Erlich Bachman may not be around to cause chaos when Silicon Valley kicks off its fifth season, but Pied Piper CEO Richard still has plenty of fires to put out… and wastebaskets to throw up in.

Sunday’s premiere begins with Richard getting talked out of a depressingly tiny, fluorescent-lit office space — Gilfoyle compares it unfavorably to a CIA black site — and reluctantly splurging on an expensive new set-up for Pied Piper. He’s worried about spending Laurie’s money too fast (“She’s eleven months pregnant, and highly irritable”) and nervous that they’ve only hired three coders so far, when they need 15 to work on his decentralized Internet. To be fair, Dinesh and Gilfoyle are rejecting all of his candidates for highly relevant reasons like “his beard hair looked like head hair, and his head hair looked like beard hair.”

Even Mr. Beard Hair isn’t an option after Richard runs into Gavin Belson at a fancy gala and discovers that Gavin has hired every coder that Richard’s interviewed so far, just to screw him. Pied Piper’s attempt to acquire struggling start-up Optimoji goes sideways when the annoying guy behind an annoying pizza-delivery app — Sliceline! Get it? — lets it slip that Gavin’s poached all of Richard’s coders and he’s desperate. Then the Sliceline guy swoops in and hires all of Optimoji’s coders before Richard even has a chance to, enraging Richard to the point where he walks out with a stack of their pizzas as retribution.

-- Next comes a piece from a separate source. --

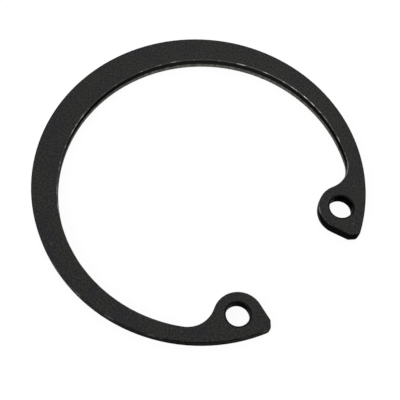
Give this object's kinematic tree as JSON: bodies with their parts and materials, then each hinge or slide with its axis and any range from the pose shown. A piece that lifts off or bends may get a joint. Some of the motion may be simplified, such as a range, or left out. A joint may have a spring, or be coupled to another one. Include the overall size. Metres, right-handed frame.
{
  "type": "wrist pin retaining ring",
  "caption": "Flat open spring-steel ring with a tapering band and a pierced lug at each end, which snaps into a bore groove to hold a wrist pin.",
  "frame": {"origin": "centre of the ring's outer edge, on its lower face", "axes": "+Z along the ring's axis, up through the upper face; +X through the middle of the gap"},
  "size_m": [0.0362, 0.0378, 0.0016],
  "materials": {
    "spring_steel": "black phosphated and oiled spring steel, blanked edges"
  },
  "bodies": {
    "root": {"retaining_ring": "spring_steel"}
  },
  "joints": []
}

He realizes, though, that Sliceline is just re-boxing Domino’s pizzas and losing a dollar on every order. So he hatches an evil plan to use the $13 million he has in the bank to buy up all of Sliceline’s pizzas and bankrupt them, so he can hire their coders back. A smart plan… except when it works, he’s now stuck with 50 engineers, more than triple what he intended to hire. Laurie signs off on it, though, when Monica vouches for him, and soon, Richard is giving a pep talk to his 50 new employees. And yeah, you can guess how well that goes.

He stumbles through some pseudo-inspirational gibberish (“We’ve got a lot of men and women here… and we should remember that”) before fleeing to his office to panic-vomit in a wastebasket. Unfortunately, his office has glass walls, so his new hires are all watching him as he crouches on the floor, mid-hurl. Well, it’s good to know that even with Pied Piper thriving, some things never change.

Elsewhere in “Grow Fast or Die Slow”:

* I didn’t really miss departed cast member T.J. Miller, did you? The absent Erlich Bachman did get a mention in the premiere, as his nemesis Jian-Yang assumed control of the incubator house — and quickly rented out Dinesh and Gilfoyle’s bedrooms to Chinese guys during the day while they’re at work. When Jian-Yang forged a “letter” from “Eric” that awarded him the house, he learned the letter could serve as a will in the event of Erlich’s death. But apparently, shipping a fat white dead body to China and back is prohibitively expensive.

* Gavin got a rude awakening when he tried to get the coders he hired away from Richard to work on Hooli’s “Box 2.0.” They mocked it as “antiquated,” so he banished them all to the far reaches of the Hooli campus to wait for their stock options to vest. But based on the pre-orders, the Box 2.0 looks like it’ll be massively profitable, so who cares about innovation, right?

* Typical Laurie Bream: gives birth in the morning, shows up for an afternoon meeting totally unfazed.

* Jared, as always, was a highlight. While getting Richard dressed in a tux for the gala, he gushed, “You’re going to look like Richard Gere from Pretty Woman. Maybe tonight you’ll fall for a radiant sex worker.”